Terakawa Ramen (multiple locations)
Terakawa’s recipes come from the Kumamoto region of Japan — the noodles are handmade and the broth is simmered for two days straight, giving it a deep, satisfying richness. The signature ramen at this shop with locations in Chinatown and University City is made with pork bone broth. The tan tan ramen employs spicy miso and “whopper style” means it’s topped with two eggs, mushrooms, cabbage, and dark roasted leek and garlic oil. The menu also has two vegetarian options.

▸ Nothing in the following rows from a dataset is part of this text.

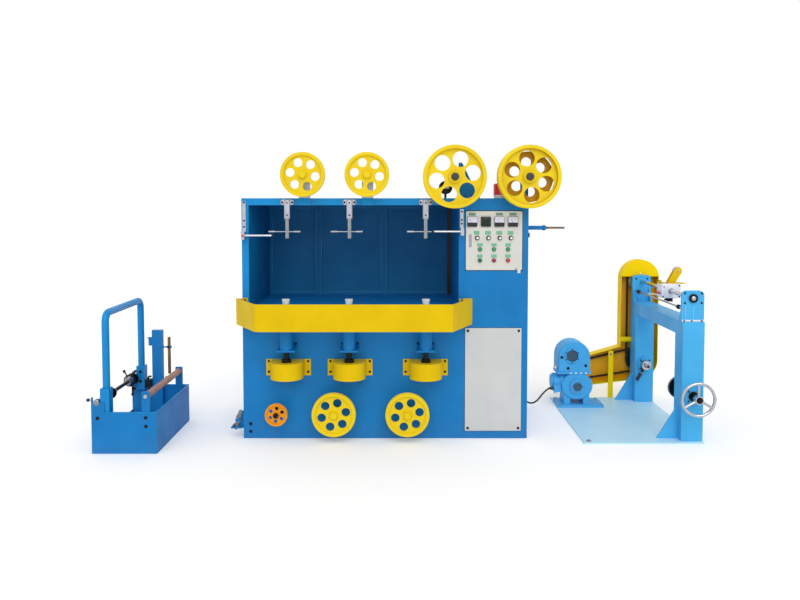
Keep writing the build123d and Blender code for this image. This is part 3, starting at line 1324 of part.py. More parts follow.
def make_belt_drive():
    """The belt guard behind the rear column, the two belts in it and the motor's pulley."""
    plane = Plane.XZ.offset(-BELT_FRONT - BELT_DEPTH)
    top = (COLUMN_X, BELT_TOP_HEIGHT)
    reel = (COLUMN_X, REEL_AXIS)
    inner = BELT_GUARD_RADIUS - BELT_GUARD_SHEET
    inner_end = BELT_GUARD_END - BELT_GUARD_SHEET
    post_width, post_height, post_from_left = BELT_POST
    stay_radius, stay_height = BELT_STAY
    with BuildPart() as guard:
        add_leg(top, reel, BELT_GUARD_RADIUS, BELT_GUARD_RADIUS, plane, BELT_DEPTH)
        add_leg(reel, BELT_MOTOR_PLACE, BELT_GUARD_RADIUS, BELT_GUARD_END, plane, BELT_DEPTH)
        hollow = plane.offset(BELT_GUARD_SHEET)
        depth = BELT_DEPTH - BELT_GUARD_SHEET
        add_leg(top, reel, inner, inner, hollow, depth, mode=Mode.SUBTRACT)
        add_leg(reel, BELT_MOTOR_PLACE, inner, inner_end, hollow, depth, mode=Mode.SUBTRACT)
        cover_low = BELT_TOP_HEIGHT + BELT_GUARD_RADIUS - BELT_COVER_HEIGHT
        with BuildSketch(Plane.XZ.offset(-BELT_FRONT)):
            with Locations(top):
                Circle(BELT_GUARD_RADIUS)
            with Locations((COLUMN_X, cover_low - BELT_GUARD_RADIUS)):
                Rectangle(3 * BELT_GUARD_RADIUS, 2 * BELT_GUARD_RADIUS, mode=Mode.SUBTRACT)
        extrude(amount=BELT_GUARD_SHEET)
        post_left = BASE_LEFT + post_from_left
        block(
            (post_left, post_left + post_width),
            (BELT_FRONT - BELT_GUARD_SHEET, BELT_FRONT),
            (BASE_SHEET, post_height),
        )
        stay_y = BELT_FRONT + BELT_LANES[0] * 2 / 3 - stay_radius
        bar(
            (COLUMN_X - BELT_GUARD_RADIUS, stay_y, stay_height),
            (COLUMN_X - COLUMN_WIDTH / 2, stay_y, stay_height),
            stay_radius,
        )
    save(guard, "belt_guard")
    grip = BELT_PULLEY_RADIUS + SEAT_GAP
    small_grip = MOTOR_PULLEY_RADIUS + SEAT_GAP
    rod = (COLUMN_X, ROD_HEIGHT)
    with BuildPart() as belts:
        for start, end, end_grip, lane in (
            (rod, reel, grip, BELT_LANES[0]),
            (BELT_MOTOR_PLACE, reel, small_grip, BELT_LANES[1]),
        ):
            lane_plane = Plane.XZ.offset(-BELT_FRONT - lane - BELT_WIDTH)
            add_leg(start, reel, end_grip + BELT_THICK, grip + BELT_THICK, lane_plane, BELT_WIDTH)
            add_leg(start, reel, end_grip, grip, lane_plane, BELT_WIDTH, mode=Mode.SUBTRACT)
    save(belts, "drive_belt")
    x, z = BELT_MOTOR_PLACE
    lane = BELT_FRONT + BELT_LANES[1]
    with BuildPart() as pulley:
        bar((x, GEAR_BACK - GEAR_FLANGE, z), (x, lane + BELT_WIDTH, z), REEL_SHAFT_RADIUS)
        bar((x, lane, z), (x, lane + BELT_WIDTH, z), MOTOR_PULLEY_RADIUS)
        bar((x, lane - BELT_WIDTH / 2, z), (x, lane, z), MOTOR_PULLEY_RADIUS / 2)
    save(pulley, "motor_pulley")


def make_gear_case():
    """The gear case: an arched upper casting, bolted down to an egg-shaped one on a foot."""
    body_width, body_height = GEAR_BODY
    body_z = GEAR_SPLIT - body_height / 2
    back_plane = Plane.XZ.offset(-GEAR_BACK)
    floor = BASE_SHEET + FOOT_PLATE[1]
    foot_left = BASE_LEFT + FOOT_FROM_LEFT
    bore_radius, bore_x, bore_z = GEAR_BORE
    ring_radius, ring_proud = GEAR_RING
    bore = (GEAR_X + bore_x, GEAR_CASE_HEIGHT + bore_z)
    flange_radius = MOTOR_FLANGE[0]
    middle = GEAR_FRONT + GEAR_DEPTH / 2
    with BuildPart() as body:
        with BuildSketch(back_plane):
            with Locations((GEAR_BODY_X, body_z)):
                Ellipse(body_width / 2, body_height / 2)
        extrude(amount=GEAR_DEPTH)
        fillet(body.edges().group_by(Axis.Y)[0], GEAR_FLANGE)
    with BuildPart() as case:
        with BuildSketch(back_plane):
            with Locations((GEAR_X, GEAR_CASE_HEIGHT)):
                Circle(GEAR_CASE_RADIUS)
            with Locations((GEAR_X, (GEAR_CASE_HEIGHT + GEAR_SPLIT) / 2)):
                Rectangle(2 * GEAR_CASE_RADIUS, GEAR_CASE_HEIGHT - GEAR_SPLIT)
        extrude(amount=GEAR_DEPTH)
        fillet(case.edges().group_by(Axis.Y)[0], GEAR_FLANGE)
        add(body.part)
        block(
            (GEAR_X - GEAR_CASE_RADIUS - GEAR_FLANGE / 2, GEAR_X + GEAR_CASE_RADIUS + GEAR_FLANGE / 2),
            (GEAR_FRONT - GEAR_FLANGE / 2, GEAR_BACK),
            (GEAR_SPLIT - GEAR_FLANGE, GEAR_SPLIT + GEAR_FLANGE / 2),
        )
        for side in (-1, 1):
            foot_x = GEAR_BODY_X + side * GEAR_FEET[1] / 2
            block(
                (foot_x - GEAR_FEET[0] / 2, foot_x + GEAR_FEET[0] / 2),
                (GEAR_FRONT + GEAR_FLANGE, GEAR_BACK),
                (floor, body_z),
            )
        block(
            (foot_left, foot_left + FOOT_PLATE[0]),
            (GEAR_FRONT - FOOT_PLATE[1], GEAR_BACK + FOOT_PLATE[1]),
            (BASE_SHEET, floor),
        )
        for radius, proud in GEAR_BOSSES:
            bar((GEAR_BODY_X, middle, body_z), (GEAR_BODY_X, GEAR_FRONT - proud, body_z), radius)
        bar((bore[0], middle, bore[1]), (bore[0], GEAR_FRONT - ring_proud, bore[1]), ring_radius)
        bar(
            (bore[0], GEAR_FRONT + GEAR_FLANGE, bore[1]),
            (bore[0], GEAR_FRONT - ring_proud, bore[1]),
            bore_radius,
            mode=Mode.SUBTRACT,
        )
        bar((GEAR_BODY_X, middle, MOTOR_HEIGHT), (MOTOR_FACE, middle, MOTOR_HEIGHT), flange_radius)
        x, z = BELT_MOTOR_PLACE
        bar(
            (x, GEAR_BACK - 2 * GEAR_FLANGE, z),
            (x, GEAR_BACK + FOOT_PLATE[1], z),
            REEL_SHAFT_RADIUS + RUNNING,
            mode=Mode.SUBTRACT,
        )
    save(case, "gear_case")


def make_motor():
    """The motor's round end at the gear case's left, with its terminal box."""
    middle = GEAR_FRONT + GEAR_DEPTH / 2
    box_width, box_depth, box_height = TERMINAL_BOX
    setoff, drop = TERMINAL_PLACE
    cover_radius, cover_length = MOTOR_COVER
    end = MOTOR_FACE - MOTOR_LENGTH
    box_z = MOTOR_HEIGHT - drop
    with BuildPart() as motor:
        bar((MOTOR_FACE, middle, MOTOR_HEIGHT), (end, middle, MOTOR_HEIGHT), MOTOR_RADIUS)
        bar((end, middle, MOTOR_HEIGHT), (end - cover_length, middle, MOTOR_HEIGHT), cover_radius)
        block(
            (MOTOR_FACE - setoff - box_width, MOTOR_FACE - setoff),
            (middle - MOTOR_RADIUS - box_depth, middle),
            (box_z - box_height / 2, box_z + box_height / 2),
        )
    save(motor, "motor")


def make_motor_cable():
    """The cable from the cabinet's side to the motor, with a gland at each end."""
    middle = GEAR_FRONT + GEAR_DEPTH / 2
    box_front = middle - MOTOR_RADIUS - TERMINAL_BOX[1]
    start = (RIGHT, *CABLE_START)
    end = (
        MOTOR_FACE - TERMINAL_PLACE[0] - TERMINAL_BOX[0],
        box_front + GLAND_RADIUS - SEAT_GAP,
        MOTOR_HEIGHT - TERMINAL_PLACE[1],
    )
    start_mouth = (start[0] + GLAND_LENGTH, start[1], start[2])
    end_mouth = (end[0] - GLAND_LENGTH, end[1], end[2])
    first = start_mouth[0] + CABLE_LEADS[0]
    last = end_mouth[0] - CABLE_LEADS[1]
    with BuildPart() as glands:
        for low, high in ((start, start_mouth), (end_mouth, end)):
            bar(low, high, GLAND_RADIUS)
    save(glands, "cable_glands")
    with BuildPart() as cable:
        with BuildLine() as route:
            FilletPolyline(
                start_mouth,
                (first, *start[1:]),
                ((first + last) / 2, *CABLE_LOWEST),
                (last, *end[1:]),
                end_mouth,
                radius=list(CABLE_BENDS),
            )
        with BuildSketch(Plane(origin=start_mouth, z_dir=(1, 0, 0))):
            Circle(CABLE_RADIUS)
        sweep(path=route.line)
    save(cable, "motor_cable")


def main():
    """Build every piece in order."""
    os.makedirs("parts", exist_ok=True)
    make_housing()
    make_panels()
    make_guard_rail()
    make_housings()
    for index, x in enumerate(SPINDLE_PLACES, 1):
        make_spindle(index, x)
    make_pulley_guards()
    make_tape_guides()
    make_guide_arms()
    make_outlet_guide()
    make_beacon()
    make_lower_wheels()
    make_top_wheels()
    make_capstans()
    make_lever_bracket()
    make_payoff_trough()
    make_payoff_shaft()
    make_payoff_post()
    make_payoff_roller()
    make_takeup_frame()
    make_traverse()
    make_carriage()
    make_reel_centres()
    make_belt_drive()
    make_gear_case()
    make_motor()
    make_motor_cable()


main()
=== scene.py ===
"""The cable taping machine dressed for its picture.

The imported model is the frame. This script adds the studio, the finishes and the small
parts that the frame leaves out: instruments, fasteners, caps, nozzles and fittings.
"""

import json
import logging
import math
from collections.abc import Sequence
from dataclasses import dataclass
from enum import Enum

import bpy
from mathutils import Matrix, Vector


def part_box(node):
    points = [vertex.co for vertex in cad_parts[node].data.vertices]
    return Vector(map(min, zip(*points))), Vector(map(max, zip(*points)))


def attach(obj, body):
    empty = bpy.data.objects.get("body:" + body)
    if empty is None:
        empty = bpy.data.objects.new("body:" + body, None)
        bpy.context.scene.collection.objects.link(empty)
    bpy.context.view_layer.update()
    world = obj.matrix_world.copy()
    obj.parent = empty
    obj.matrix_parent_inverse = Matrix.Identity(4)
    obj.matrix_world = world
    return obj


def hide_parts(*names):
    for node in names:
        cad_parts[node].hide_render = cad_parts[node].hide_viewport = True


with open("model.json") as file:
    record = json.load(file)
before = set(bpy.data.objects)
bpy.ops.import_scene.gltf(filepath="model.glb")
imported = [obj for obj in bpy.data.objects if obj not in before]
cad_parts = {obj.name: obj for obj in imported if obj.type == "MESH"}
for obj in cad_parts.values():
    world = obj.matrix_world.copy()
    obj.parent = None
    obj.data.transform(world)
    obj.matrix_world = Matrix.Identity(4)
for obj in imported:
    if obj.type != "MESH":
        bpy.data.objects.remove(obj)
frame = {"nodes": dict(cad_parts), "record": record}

LOG = logging.getLogger("cable_taping_machine")
Point = tuple[float, float, float]
Profile = list[tuple[float, float]]
ROOT = "root"
WHITE = (1.0, 1.0, 1.0, 1.0)
# The x of each spindle's axis.
SPINDLES = (-0.70201, -0.25507, 0.29103)
# The y of the spindles' axes, and the y just in front of the housing's front sheet.
CABLE_PLANE = -0.56
SKIN = -0.4501


class Way(Enum):
    """The directions that pieces face."""

    LEFT = (-1.0, 0.0, 0.0)
    RIGHT = (1.0, 0.0, 0.0)
    FRONT = (0.0, -1.0, 0.0)
    BACK = (0.0, 1.0, 0.0)
    UP = (0.0, 0.0, 1.0)
    DOWN = (0.0, 0.0, -1.0)


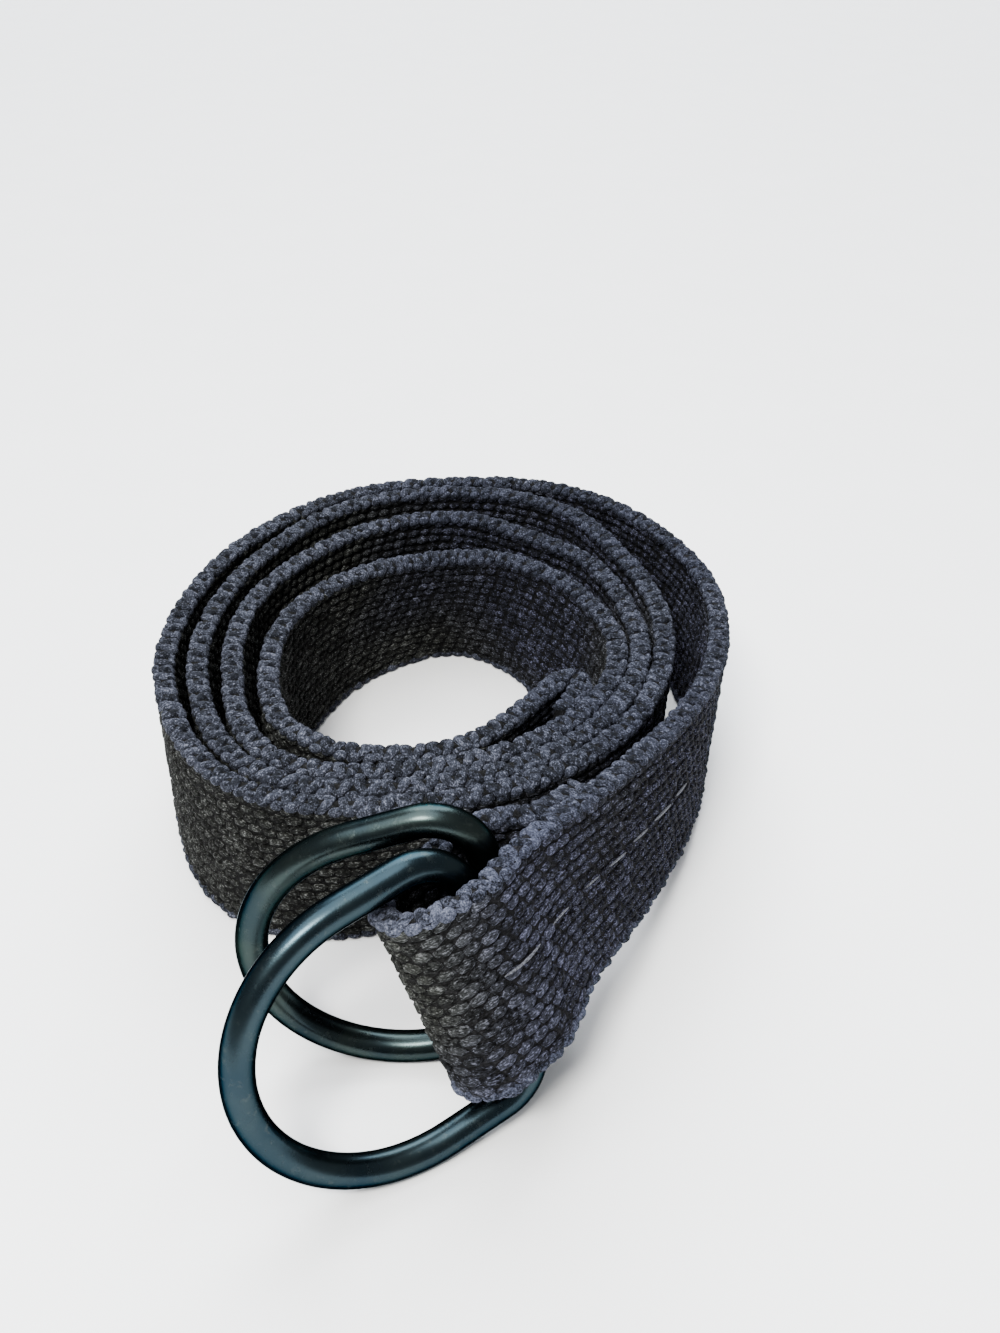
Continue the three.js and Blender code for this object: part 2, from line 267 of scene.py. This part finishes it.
lower_stretch = stretch_edge(start_bottom, lower_rail[0], lower_along)
upper_stretch = stretch_edge(start_top, upper_rail[0], upper_along)
heading = np.array([math.cos(loop_heading), math.sin(loop_heading), 0.0])
inward = np.cross(loop_axis, square_to(heading, loop_axis))
lower_flap = flap_edge(lower_stretch, lower_rail, lower_home, inward)
upper_flap = flap_edge(upper_stretch, upper_rail, upper_home, inward)
bottom_line = np.concatenate([hem_bottom, coil_bottom, lower_stretch[:-1], lower_rail, lower_flap])
top_line = np.concatenate([hem_top, coil_top, upper_stretch[:-1], upper_rail, upper_flap])
middle_run = run_of((bottom_line + top_line) / 2)
belt_length = middle_run[-1]
stretch_ends = middle_run[len(hem_bottom) + len(coil_bottom) + len(lower_stretch) - 1]

run_grid = np.arange(0, belt_length, grid_step)
bottom_grid, top_grid = (
    np.stack([np.interp(run_grid, middle_run, line[:, k]) for k in range(3)], axis=1)
    for line in (bottom_line, top_line)
)
width_grid = unit(top_grid - bottom_grid)


def outward_of(line):
    """The way that the outer face looks along one edge, smoothed over a few steps of the grid."""
    facing = unit(np.cross(width_grid, np.gradient(line, axis=0)))
    kernel = np.ones(2 * smoothing + 1) / (2 * smoothing + 1)
    padded_facing = np.pad(facing, ((smoothing, smoothing), (0, 0)), mode="edge")
    return np.stack([np.convolve(padded_facing[:, k], kernel, mode="valid") for k in range(3)], axis=1)


bottom_facing, top_facing = outward_of(bottom_grid), outward_of(top_grid)


def on_webbing(flat):
    """Points of the straight webbing, as (run, outward, height), carried to the wound webbing."""
    run, outward, height = flat.T
    share = (height / webbing_width)[:, None]

    def at(grid):
        return np.stack([np.interp(run, run_grid, grid[:, k]) for k in range(3)], axis=1)

    facing = unit(at(bottom_facing) * (1 - share) + at(top_facing) * share)
    return at(bottom_grid) + at(width_grid) * height[:, None] + facing * outward[:, None]


def wind(mesh, name):
    """Turns a mesh of the straight webbing into a piece of the wound one, which keeps its straight place."""
    flat = np.zeros(len(mesh.vertices) * 3, np.float32)
    mesh.vertices.foreach_get("co", flat)
    wound = on_webbing(flat.reshape(-1, 3).astype(float))
    mesh.attributes.new("straight", "FLOAT_VECTOR", "POINT").data.foreach_set("vector", flat)
    mesh.vertices.foreach_set("co", wound.astype(np.float32).ravel())
    mesh.polygons.foreach_set("use_smooth", np.ones(len(mesh.polygons), bool))
    mesh.update()
    piece = bpy.data.objects.new(name, mesh)
    bpy.context.scene.collection.objects.link(piece)
    return piece


class Value:
    """A socket of a finish; arithmetic on it adds Math nodes."""

    def __init__(self, finish, socket):
        self.finish = finish
        self.socket = socket

    def __add__(self, other):
        return self.finish.maths("ADD", self, other)

    def __sub__(self, other):
        return self.finish.maths("SUBTRACT", self, other)

    def __rsub__(self, other):
        return self.finish.maths("SUBTRACT", other, self)

    def __mul__(self, other):
        return self.finish.maths("MULTIPLY", self, other)

    __radd__ = __add__
    __rmul__ = __mul__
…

In Chinatown, Yamitsuki specializes in chicken ramen with a rich, clear broth. Also try the signature green teas in flavors like lychee lemonade and green apple.
Right on Drexel’s campus, Ramen Bar makes University City students debate whether to cook a packet of cheap ramen noodles or spend $12 on a piping hot bowl of the real stuff. The dozen different kinds of ramen are an education unto themselves.
In Fishtown, the signature ramen at Hajimaru includes a spicy pork bone broth with extra chasu. Among the other half-dozen options at this newly opened shop, find a vegetarian version and chicken katsu, plus the standard miso, shoyu, tan tan, and shio bowls.
Da-Wa Sushi and Ramen
A husband-and-wife team run this snug sushi and ramen shop in Fishtown. Many come for the omakase, but don’t sleep on the ramen that comes in two traditional meaty broths. There’s also a vegetarian version.
Cheu Fishtown (multiple locations)
With two locations (Cheu Noodle Bar in Washington Square West and Cheu Fishtown in Fishtown), Philly’s hippest ramen spot employs traditional techniques and then takes delicious liberties. Starting with broths like red chile, miso, and coconut curry, Cheu’s bowls come with unexpected delights, including matzo balls, brisket, spicy carrot pickles, and charred cucumber.
Manayunk's @Ramen recently refreshed its menu to serve a mix of classic and nontraditional bowls of ramen, like miso, Kagoshima-style, and triple truffle mushroom. Looking for something that feels healthy? Go with spinach or whole wheat noodles instead of the standard ones.